• _GIVEN INFORMATION_
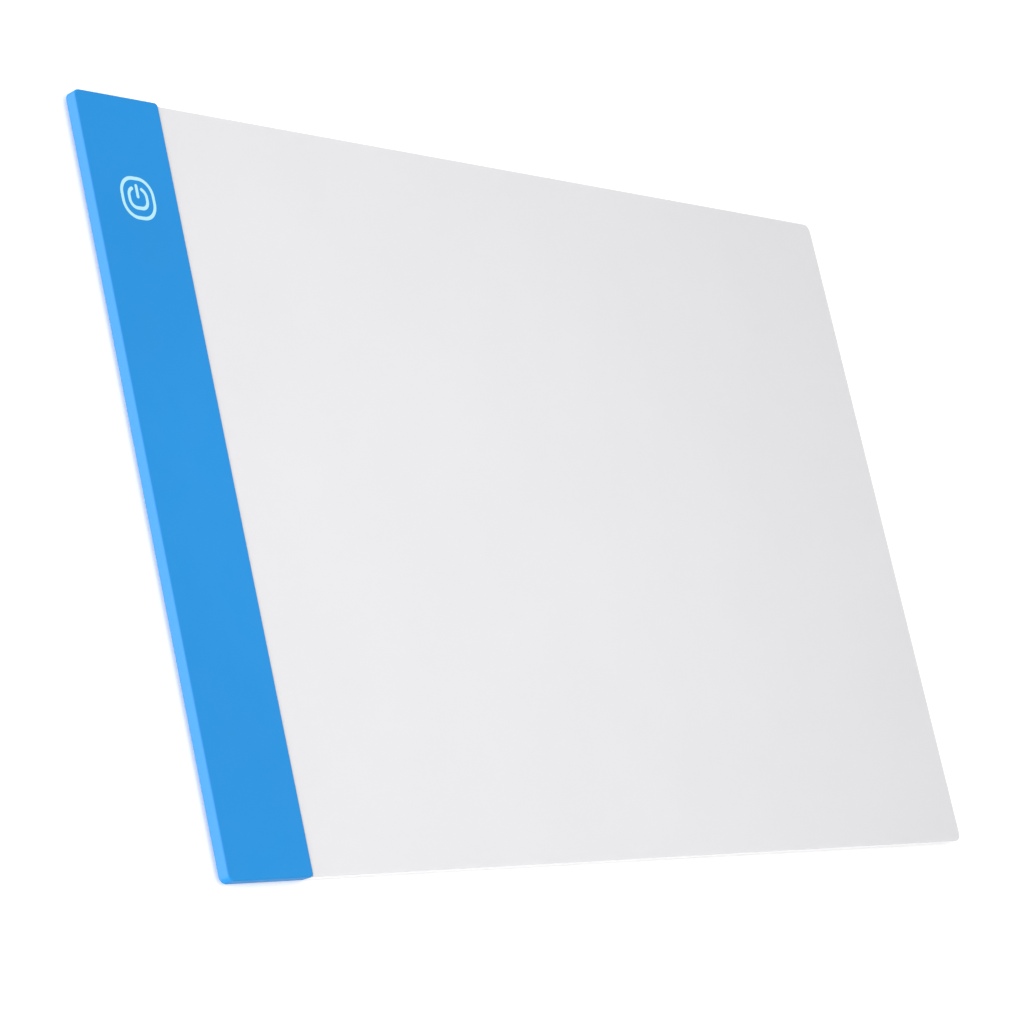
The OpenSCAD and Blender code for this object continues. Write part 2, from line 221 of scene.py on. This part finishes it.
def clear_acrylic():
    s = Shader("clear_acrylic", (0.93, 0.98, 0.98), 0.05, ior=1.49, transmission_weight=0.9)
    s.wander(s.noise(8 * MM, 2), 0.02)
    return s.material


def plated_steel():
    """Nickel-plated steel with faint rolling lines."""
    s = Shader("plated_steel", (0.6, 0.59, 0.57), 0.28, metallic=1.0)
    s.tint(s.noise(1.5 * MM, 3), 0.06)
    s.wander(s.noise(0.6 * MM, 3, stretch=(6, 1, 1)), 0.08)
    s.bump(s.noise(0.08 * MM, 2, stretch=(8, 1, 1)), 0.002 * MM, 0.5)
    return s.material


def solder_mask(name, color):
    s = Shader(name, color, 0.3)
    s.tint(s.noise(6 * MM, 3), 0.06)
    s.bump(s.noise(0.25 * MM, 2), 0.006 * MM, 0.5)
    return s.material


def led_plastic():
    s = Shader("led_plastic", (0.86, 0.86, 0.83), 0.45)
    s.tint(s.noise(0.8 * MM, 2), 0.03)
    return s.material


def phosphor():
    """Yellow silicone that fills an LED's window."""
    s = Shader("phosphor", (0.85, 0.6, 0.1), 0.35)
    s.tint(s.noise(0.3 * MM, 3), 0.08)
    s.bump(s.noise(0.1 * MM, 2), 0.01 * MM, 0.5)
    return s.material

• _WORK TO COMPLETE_
Repeat every line of the material exactly as given.

• _CORRECT RESULT_
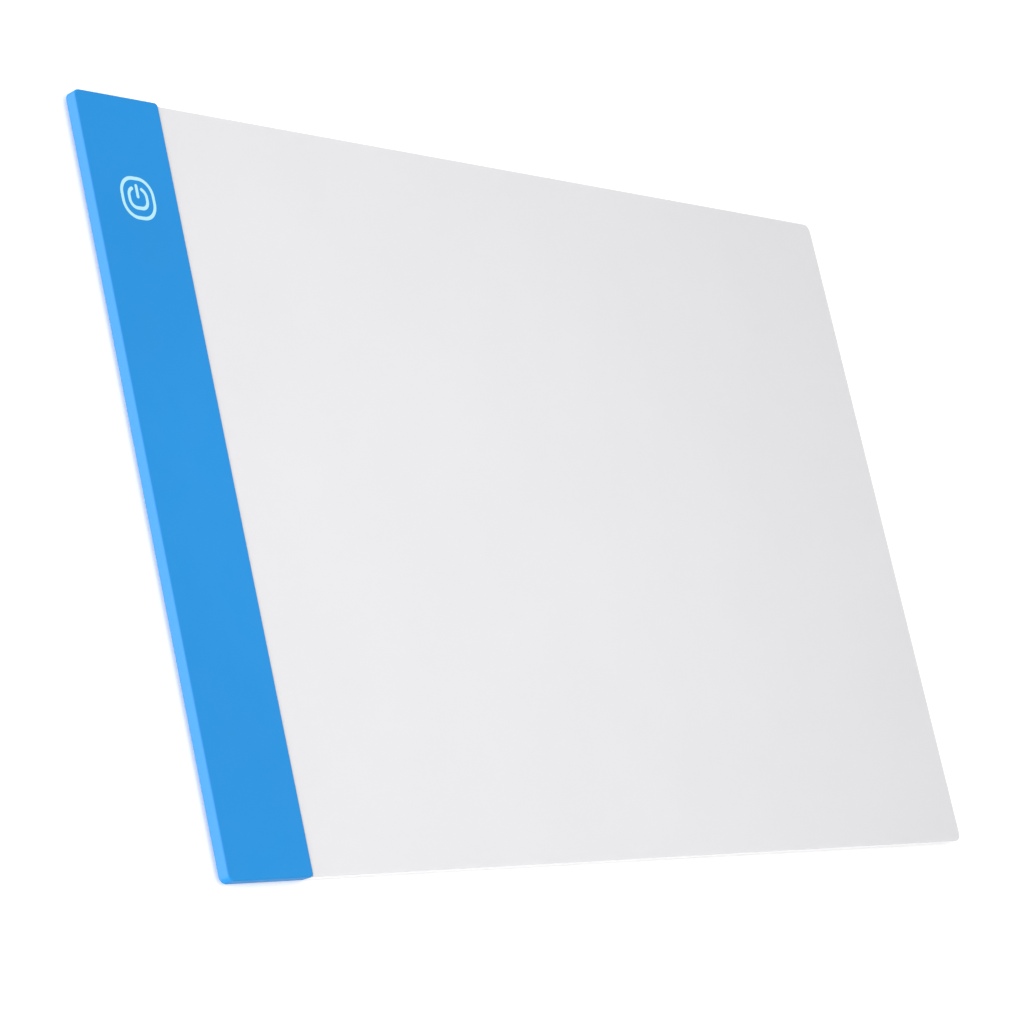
The OpenSCAD and Blender code for this object continues. Write part 2, from line 221 of scene.py on. This part finishes it.
def clear_acrylic():
    s = Shader("clear_acrylic", (0.93, 0.98, 0.98), 0.05, ior=1.49, transmission_weight=0.9)
    s.wander(s.noise(8 * MM, 2), 0.02)
    return s.material


def plated_steel():
    """Nickel-plated steel with faint rolling lines."""
    s = Shader("plated_steel", (0.6, 0.59, 0.57), 0.28, metallic=1.0)
    s.tint(s.noise(1.5 * MM, 3), 0.06)
    s.wander(s.noise(0.6 * MM, 3, stretch=(6, 1, 1)), 0.08)
    s.bump(s.noise(0.08 * MM, 2, stretch=(8, 1, 1)), 0.002 * MM, 0.5)
    return s.material


def solder_mask(name, color):
    s = Shader(name, color, 0.3)
    s.tint(s.noise(6 * MM, 3), 0.06)
    s.bump(s.noise(0.25 * MM, 2), 0.006 * MM, 0.5)
    return s.material


def led_plastic():
    s = Shader("led_plastic", (0.86, 0.86, 0.83), 0.45)
    s.tint(s.noise(0.8 * MM, 2), 0.03)
    return s.material


def phosphor():
    """Yellow silicone that fills an LED's window."""
    s = Shader("phosphor", (0.85, 0.6, 0.1), 0.35)
    s.tint(s.noise(0.3 * MM, 3), 0.08)
    s.bump(s.noise(0.1 * MM, 2), 0.01 * MM, 0.5)
    return s.material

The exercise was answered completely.